Understanding Your Characters

Part of what makes a great story is great characters. Any reader can tell you that. Writers talk about developing characters, fleshing them out, giving them back story, making them flawed and relatable. These are all vital steps in creating great a character.

But once the character is created, I find I have yet one more hurdle that I have to jump: I have to understand my characters.

A young couple in Galway contemplate the evening

But you created them, you might say with surprise. You wrote their background, you devised their likes and dislikes, fears and dreams. What’s left to understand?


Characters run the show. They get away from you, the writer, taking their own story in directions you hadn’t anticipated. Yes, I know that sounds ridiculous. Yet it happens to all writers.

In my current work in progress, I realized after finishing the second draft that I had the wrong killer. A different character was standing in the wings looking guiltily around, trying not to make eye contact with me. Ah-hah, I thought. That’s the real killer!

Trying to pull a fast one on me, I might add.

In several of my books I have another problem of understanding with some of my characters: I write characters who are not native English speakers.

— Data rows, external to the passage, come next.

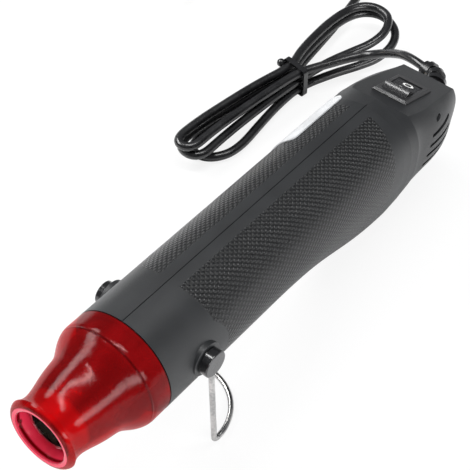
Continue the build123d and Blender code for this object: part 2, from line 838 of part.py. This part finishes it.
# Housing screws, entered from the left half
with BuildPart() as housing_screws:
    with BuildSketch(Plane.XZ):
        with Locations(*screw_places):
            Circle(pilot_r)
    extrude(amount=screw_bite - touch_gap)
    with BuildSketch(Plane.XZ):
        with Locations(*screw_places):
            Circle(shank_r)
    extrude(amount=-screw_seat)
    with BuildSketch(Plane.XZ.offset(-screw_seat)):
        with Locations(*screw_places):
            Circle(screw_head_r)
    extrude(amount=-screw_head_len)

# Lean the tool back on its heel, and centre it over the origin
lean_seat = Location((0, 0, lift)) * Location((0, 0, 0), (0, lean, 0))
tool_pieces = {
    "housing_left": housing_left,
    "housing_right": housing_right,
    "nozzle_shield": nozzle_shield.part,
    "heater_tube": heater_tube.part,
    "mica_sleeve": mica_sleeve.part,
    "mica_core": mica_core.part,
    "heating_coil": heating_coil.part,
    "thermal_fuse": thermal_fuse.part,
    "air_duct": air_duct.part,
    "fan": fan.part,
    "motor_shaft": motor_shaft.part,
    "motor_rotor": motor_rotor.part,
    "motor_can": motor_can.part,
    "motor_end_cap": motor_end_cap.part,
    "rectifier_board": rectifier_board.part,
    "diodes": diodes.part,
    "switch_body": switch_body.part,
    "rocker": rocker.part,
    "switch_terminals": switch_terminals.part,
    "stand_wire": stand_wire.part,
    "stand_knob_left": stand_knob_left.part,
    "stand_knob_right": stand_knob_right.part,
    "label_plate": label_plate.part,
    "cord_boot": cord_boot.part,
    "housing_screws": housing_screws.part,
}
tool_box = Compound([piece.moved(lean_seat) for piece in tool_pieces.values()]).bounding_box()
floor_seat = Location((-tool_box.center().X, -tool_box.center().Y, 0))

# Cord: routes on the floor, before the tool is centred. The hank has three layers at the tie.
low = tie_thick + tie_gap + cord_r
middle = low + 2 * cord_r + layer_gap
high = middle + 2 * cord_r + layer_gap
laid = cord_r + tie_gap / 2
plug_z = plug_height / 2
boot_exit = lean_seat * Location(Plane(origin=boot_wire @ 1, z_dir=boot_wire % 1))
lead_route = [
    boot_exit.position,
    boot_exit.position + boot_exit.z_axis.direction * lead_straight,
    (204.0, 26.5, 23.5), (207.0, 36.2, 15.6), (202.0, 45.7, high), (191.0, 52.1, high),
]
hank_route = [
    (191.0, 52.1, high), (180.0, 58.5, high),
    # First turn at the nozzle end, on top
    (165.0, 61.3, high), (145.0, 64.3, high), (129.0, 66.2, high), (114.8, 66.6, high), (114.8, 75.4, high),
    (129.0, 74.6, high), (147.0, 71.5, high), (163.0, 68.4, high), (181.0, 63.4, high),
    # First loop at the tail end, which steps down on its way back
    (191.0, 66.0, high), (203.0, 66.9, high), (215.0, 67.0, high), (226.0, 65.4, high), (232.5, 62.2, high),
    (236.0, 56.5, high), (235.3, 50.0, high), (231.5, 46.0, 11.5), (225.0, 44.2, 10.2), (217.0, 46.2, 8.4),
    (209.0, 50.3, middle), (196.0, 55.2, middle), (180.0, 58.5, middle),
    # Second turn
    (165.0, 60.6, middle), (148.6, 62.2, middle), (132.0, 63.2, middle), (115.9, 63.4, middle),
    (115.9, 75.4, middle), (131.0, 75.2, middle), (147.0, 71.5, middle), (163.0, 68.4, middle),
    (181.0, 63.4, middle),
    # Second loop
    (191.0, 66.0, middle), (203.0, 66.9, middle), (215.0, 67.0, middle), (226.0, 65.6, middle),
    (233.5, 62.0, middle), (237.4, 55.5, middle), (236.3, 48.0, middle), (231.8, 41.9, 7.2),
    (225.2, 39.3, 5.6), (215.8, 40.6, 4.0), (207.5, 44.9, 3.3), (196.0, 51.6, low), (180.0, 58.5, low),
    # Third turn, which lies on the floor
    (165.0, 59.2, 3.0), (150.0, 58.2, 2.6), (138.0, 57.2, 2.2), (129.0, 58.8, laid), (122.3, 64.5, laid),
    (121.5, 72.6, laid), (131.0, 75.4, laid), (147.0, 71.7, 2.3), (163.0, 68.4, 2.8), (181.0, 63.4, low),
    (192.0, 66.6, laid), (204.0, 67.7, laid),
]
end_route = [
    (204.0, 67.7, laid), (228.0, 69.9, laid), (250.0, 73.4, laid), (269.0, 78.0, laid), (282.5, 90.5, laid),
    (289.5, 107.0, laid), (288.5, 125.0, 2.5), (282.0, 139.0, 4.0), (271.5, 147.5, 5.9), (261.0, 150.0, plug_z),
    (plug_back, plug_y, plug_z),
]
bend_share = 0.45


def bend_radii(points):
    """The radius at each bend: as large as the two runs beside it allow."""
    radii = []
    for before, at, after in zip(points, points[1:], points[2:]):
        turn = (at - before).get_angle(after - at)
        shorter = min((at - before).length, (after - at).length)
        radii.append(bend_share * shorter / tan(radians(turn / 2)))
    return radii


def cord_tube(name, route):
    """A round cord along the route, with its length, bends and volume printed."""
    points = [Vector(*point) for point in route]
    radii = bend_radii(points)
    with BuildPart() as tube:
        with BuildLine() as path:
            FilletPolyline(*points, radius=radii)
        with BuildSketch(Plane(origin=points[0], z_dir=points[1] - points[0])):
            Circle(cord_r)
        sweep()
    length = path.wires()[0].length
    print(name, "length", round(length, 1), "least bend", round(min(radii), 1))
    print("  volume", round(tube.part.volume), "of", round(length * pi * cord_r**2))
    return tube, path.wires()[0]


cord_lead, lead_path = cord_tube("cord_lead", lead_route)
cord_hank, hank_path = cord_tube("cord_hank", hank_route)
cord_end, end_path = cord_tube("cord_end", end_route)

# Tie: a flat strap round the six strands, with a knot
tie_dir = Vector(cos(radians(tie_turn)), sin(radians(tie_turn)), 0)
tie_across = Vector(-tie_dir.Y, tie_dir.X, 0) * -1
tie_top = high + cord_r + tie_gap
tie_centre = Vector(180.5, 61.0, (tie_thick + tie_top) / 2)
with BuildPart() as cord_tie:
    with BuildSketch(Plane(origin=tie_centre - tie_dir * tie_width / 2, x_dir=tie_across, z_dir=tie_dir)):
        RectangleRounded(2 * (tie_half_width + tie_thick), tie_top + tie_thick, cord_r)
        RectangleRounded(2 * tie_half_width, tie_top - tie_thick, cord_r - tie_thick, mode=Mode.SUBTRACT)
    extrude(amount=tie_width)
    with Locations(tie_centre + tie_across * (tie_half_width + tie_thick) + tie_dir * tie_width
                   + Vector(0, 0, tie_top / 2 - tie_knot_r)):
        Sphere(tie_knot_r)

# Plug with two round pins
plug_front = plug_back - plug_relief_len - plug_len
with BuildPart() as plug_body:
    with BuildSketch():
        with Locations((plug_front, plug_y)):
            Polygon(
                (0, -plug_width / 2),
                (0, plug_width / 2),
                (plug_len / 2, plug_width / 2),
                (plug_len, plug_waist / 2),
                (plug_len, -plug_waist / 2),
                (plug_len / 2, -plug_width / 2),
                align=None,
            )
    extrude(amount=plug_height)
    fillet(plug_body.edges().filter_by(Axis.Z), plug_fillet)
    fillet(plug_body.faces().sort_by(Axis.Z)[-1].edges(), plug_fillet)
    with BuildSketch(Plane.YZ.offset(plug_back)):
        with Locations((plug_y, plug_z)):
            Circle(cord_r + tie_thick)
    extrude(amount=-plug_relief_len)
    for ring in range(plug_ring_count):
        ring_x = plug_back - plug_relief_len * (ring + 1 / 2) / plug_ring_count
        with BuildSketch(Plane.YZ.offset(ring_x)):
            with Locations((plug_y, plug_z)):
                Circle(cord_r + 2 * tie_thick + ring * tie_thick / 2)
        extrude(amount=-plug_relief_len / plug_ring_count / 2)

with BuildPart() as plug_pins:
    with BuildSketch(Plane.YZ.offset(plug_front)):
        with Locations((plug_y - plug_pin_pitch / 2, plug_z), (plug_y + plug_pin_pitch / 2, plug_z)):
            Circle(plug_pin_r)
    extrude(amount=-plug_pin_len)
    fillet(plug_pins.faces().sort_by(Axis.X)[:2].edges(), plug_pin_r / 2)

cord_pieces = {
    "cord_lead": cord_lead.part,
    "cord_hank": cord_hank.part,
    "cord_tie": cord_tie.part,
    "cord_end": cord_end.part,
    "plug_body": plug_body.part,
    "plug_pins": plug_pins.part,
}

# How far the hank stays from itself, measured on points along it
spots = [hank_path @ (step / hank_checks) for step in range(hank_checks + 1)]
near = hank_path.length / hank_checks
clear = min(
    (spots[i] - spots[j]).length - 2 * cord_r
    for i in range(len(spots))
    for j in range(i + 1, len(spots))
    if (j - i) * near > 4 * cord_r
)
print("hank's least gap to itself", round(clear, 2))
print("cord length in all", round(lead_path.length + hank_path.length + end_path.length))
print("lean", round(lean, 3), "shift", floor_seat.position, "tool box", tool_box)
for title, spot in (("stand pivot", pivot_centre), ("rocker pivot", pivot_point), ("shaft", Vector(fan_front, 0, 0)),
                    ("heel", Vector(barrel_len, 0, -heel_depth)), ("mouth", Vector(-shield_len, 0, 0))):
    print(title, (floor_seat * lean_seat * Location(spot)).position)

for name, piece in tool_pieces.items():
    placed = piece.moved(floor_seat * lean_seat)
    placed.label = name
    print(name, len(placed.solids()), round(placed.volume), placed.is_valid)
    export_step(placed, f"parts/{name}.step")
for name, piece in cord_pieces.items():
    placed = piece.moved(floor_seat)
    placed.label = name
    print(name, len(placed.solids()), round(placed.volume), placed.is_valid)
    export_step(placed, f"parts/{name}.step")
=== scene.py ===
from math import radians

import bpy
from mathutils import Matrix, Vector


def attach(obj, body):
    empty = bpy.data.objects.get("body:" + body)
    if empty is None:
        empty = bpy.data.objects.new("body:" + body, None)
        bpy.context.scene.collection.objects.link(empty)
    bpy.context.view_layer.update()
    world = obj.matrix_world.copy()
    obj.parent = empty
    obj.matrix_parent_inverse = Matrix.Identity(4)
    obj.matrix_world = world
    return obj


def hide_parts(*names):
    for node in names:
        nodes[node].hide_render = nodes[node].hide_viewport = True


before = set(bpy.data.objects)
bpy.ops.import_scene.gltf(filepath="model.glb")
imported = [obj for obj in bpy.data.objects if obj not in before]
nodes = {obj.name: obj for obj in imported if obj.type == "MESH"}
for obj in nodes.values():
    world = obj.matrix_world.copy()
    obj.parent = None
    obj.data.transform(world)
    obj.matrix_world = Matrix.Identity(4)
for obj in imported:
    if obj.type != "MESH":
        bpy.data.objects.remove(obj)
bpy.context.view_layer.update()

# Body frame, in millimetres: origin on the barrel's axis at its front edge, +X to the tail, +Z up
lean = radians(5.216)
shift_x = -80.2508
shift_y = 0.35
lift = 51.592
barrel_r = 20.45
barrel_end = 134.0
pivot_x = 17.5
pivot_z = 1.45

# Grip panels: where they start, how far they keep from the top, the bottom and the knobs, and their pips
panel_start = 22.0
panel_slant = 2.0
front_slant_share = 1.5
panel_top_angle = 11.5
panel_bottom_angle = 150
knob_clearance = 12.0
pip_scale = (0.56, 0.70, 1)
pip_edge = 0.46
pip_top = 0.16

# Shield: collar band's edge, where a dark line of painted shade goes, and radii of the mouth, painted pink
# for light glowing through it, and of the line inside it
band_edge = 8.6
band_edge_width = 0.5
mouth_outer_r = 11.7
mouth_inner_r = 11.4
mouth_from = -27.0
mouth_full = -30.0
mouth_line = (10.10, 10.20, 10.25, 10.35)

# Marks on the rocker: an oval ring and a dash, with their half widths along and across
ring_x = 168.96
ring_y = -0.32
ring_size = (1.0, 1.9)
dash_x = 165.7
dash_y = 1.2
dash_size = (0.30, 0.55)

millimetres = 1000
body_place = Matrix.Translation((shift_x / millimetres, shift_y / millimetres, lift / millimetres))
body_frame = body_place @ Matrix.Rotation(lean, 4, "Y")


# Materials

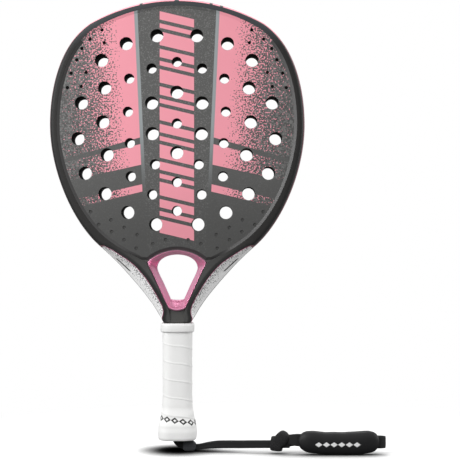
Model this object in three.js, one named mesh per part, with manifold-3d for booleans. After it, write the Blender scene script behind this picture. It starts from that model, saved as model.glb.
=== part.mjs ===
// Padel racket with a wrist strap, in millimetres, +Z up, face towards -Y.
// The racket stands on its strap hitch, and z = 0 is the surface under it.
// Outlines are drawn in the XZ plane with heights measured from the butt end.
import * as THREE from 'three';
import { mergeVertices } from 'three/addons/utils/BufferGeometryUtils.js';
import Module from 'manifold-3d';

const wasm = await Module();
wasm.setup();

// Driving dimensions
const BUTT_HEIGHT = 11.5;      // butt end above the surface that the hitch stands on
const HEAD_LENGTH = 447.4;     // butt end to crown
const HEAD_HALF_WIDTH = 130;
const WIDEST_HEIGHT = 320;
const RIM_WIDTH = 8.6;         // frame seen from the front, around the head
const THICKNESS = 38;
const TUBE_WALL = 1.6;
const SKIN = 1.2;              // face laminate
const SKIN_RECESS = 1;         // laminate below the rim's front
const GAP = 0.3;               // bond line between neighbouring pieces
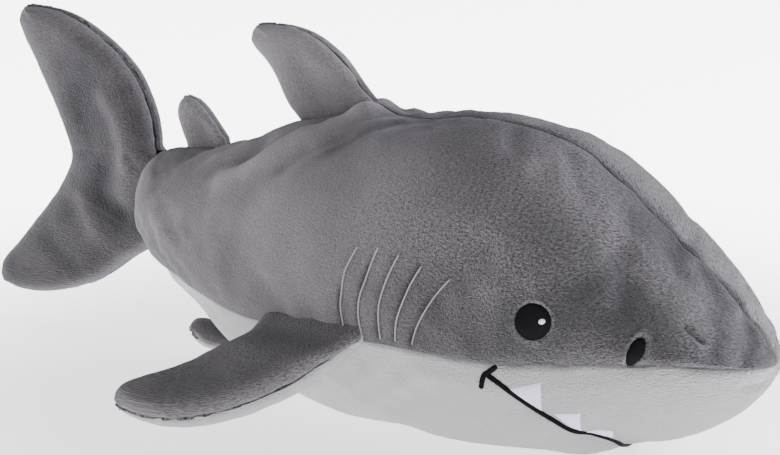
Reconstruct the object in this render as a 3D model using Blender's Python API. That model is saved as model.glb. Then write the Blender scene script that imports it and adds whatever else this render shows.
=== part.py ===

My mother and grandmother in Warsaw

As we all know, language affects not just the way we talk but even the way we think. Writing a foreign character (foreign to me, that is) means not only understanding their native tongue enough to be able to replicate their thoughts, but also understanding the way they frame their thoughts in the first place.

A Pole, an American and an Irishman walk into a bar…. They’re all thinking a little differently and it’s my job to understand those differences.

A woman examines a grave in Warsaw. What might she be thinking?

I’m not complaining. I love that job! I spend time improving my language skills. (By the way, for anyone interested in learning French, I recommend the lessons by Paul Noble. They’re very good!). Extra bonus, it helps when I travel the world and meet new people. So it’s a good problem to have. And one that I hope I have succeeded in overcoming.

But you tell me. If you’ve read any of my books, I’d love to hear your thoughts on my foreign characters and how well I’ve captured their differences.

Learn more about Jane Gorman and the Adam Kaminski mystery series at janegorman.com.

In the Dark: About Titles, Writing and Eclipses


I usually develop the titles to my books somewhere in the early stages of writing. I know the theme, I know the murder weapon and motive, and I know the red herrings that will be swimming through the story. The title usually comes from one of those. This time around, I find myself in the dark.

Simple three books

My current work in progress takes place on a cruise ship traveling from New York to Bermuda. Our hero, Philadelphia detective Adam Kaminski, must figure out who poisoned the Claypoole family patriarch—and how—before the ship docks and all the witnesses (and suspects) hit the open seas. But first he has to convince himself that he still has what it takes to catch a murderer.

I really want to title the book, Through a Glass Darkly. It’s part of a verse from the bible, 1 Corinthians 13:12, “For now we see through a glass, darkly; but then face to face: now I know in part; but then shall I know even as also I am known.” I love the poetry of the words and also the theme it implies—being in the dark but eventually finding your way to the light. After all, isn’t that what happens in most mysteries?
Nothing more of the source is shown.